The rubber sheets made in this manner are of superior quality and better colour and fall in the top RSS-4 Grade. Buttermilk being a totally organic product, there are no side-effects or allergies for people handling them as in the case of acids or chemicals. This treatment also reduces the fungal attack on sheets. Buttermilk is available at home itself where as acids must be bought from outside. It is economical as the farmer saves Rs. 500 per acre per year by using buttermilk. The fact that this development, using a locally available substance, helps reduce processing costs by 80% makes it an idea whose time has come. The process is simple, less expensive and water is also conserved.
Peer appreciation sustains the spirit
Several farmers around Puttur and Sullya have now started using buttermilk and for them, it’s a win-win situation all the way.

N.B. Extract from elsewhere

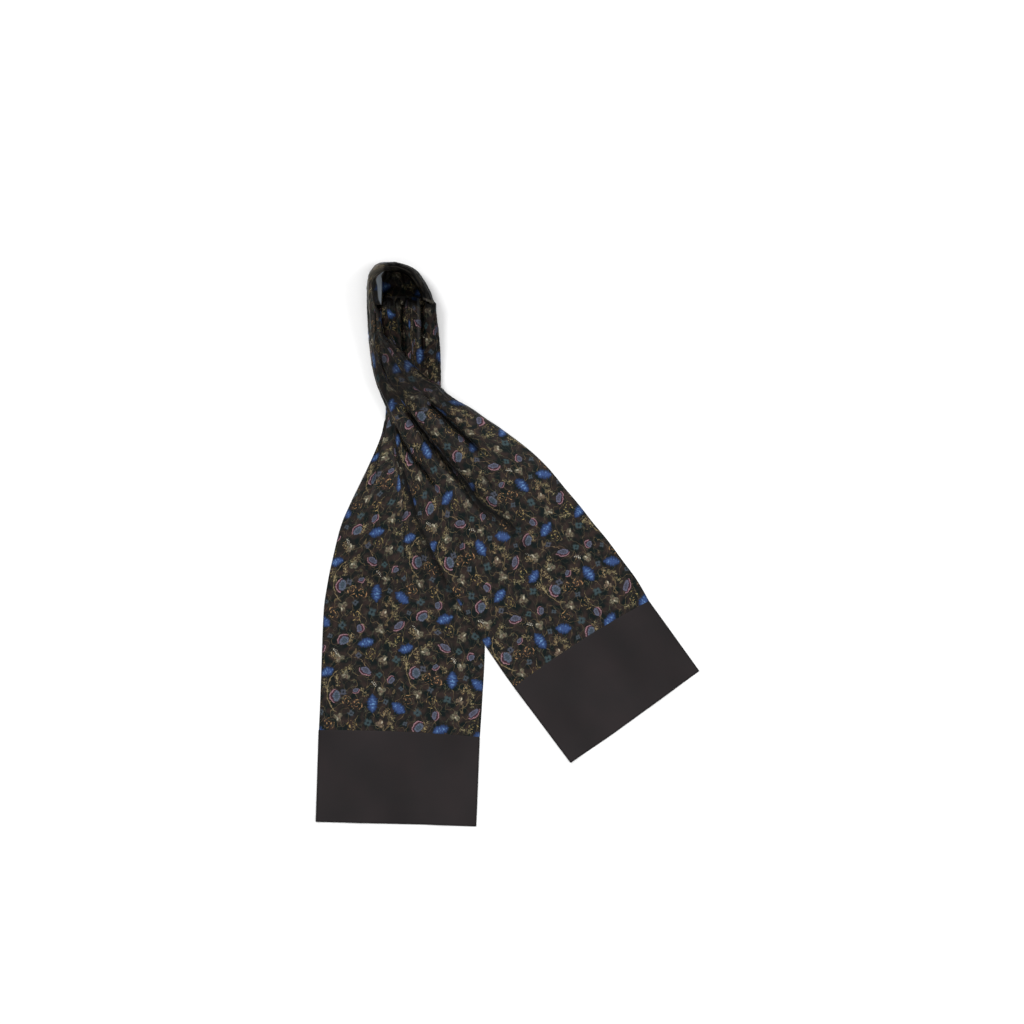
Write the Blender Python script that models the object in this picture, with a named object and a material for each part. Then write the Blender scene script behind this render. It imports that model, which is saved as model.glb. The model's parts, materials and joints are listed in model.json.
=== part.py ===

Buttermilk as an alternative for acids involves very low cost and is easily available to all rubber farmers. All those who came to know about it are adapting this technique. Shankara Patali describes his brush with innovation as a fantastic experience. Especially in the light of the appreciation he received from neighbours and various organisations for this innovation. Throughout the process of innovation, he received full support from his family. Banks and Agricultural universities also responded well and he was awarded a certificate by the Syndicate bank, Badhiyadka during a “Krishimela”. Patali feels that organisations like NIF are doing exemplary work in identifying and encouraging people at the grassroots. Especially as he considers that politicians and huge companies do not encourage such ideas as these would harm their personal interests.
At the same time, not willing to rest on his laurels, Patali is clear that further research should be done on this procedure. Enthused by this experience he wishes to make more innovations.
Scientists claim that the use of organic substances for coagulation has been known in literature, but no recommendations were made because standardization of such substances might not be possible. They do appreciate the spirit of experimentation, however.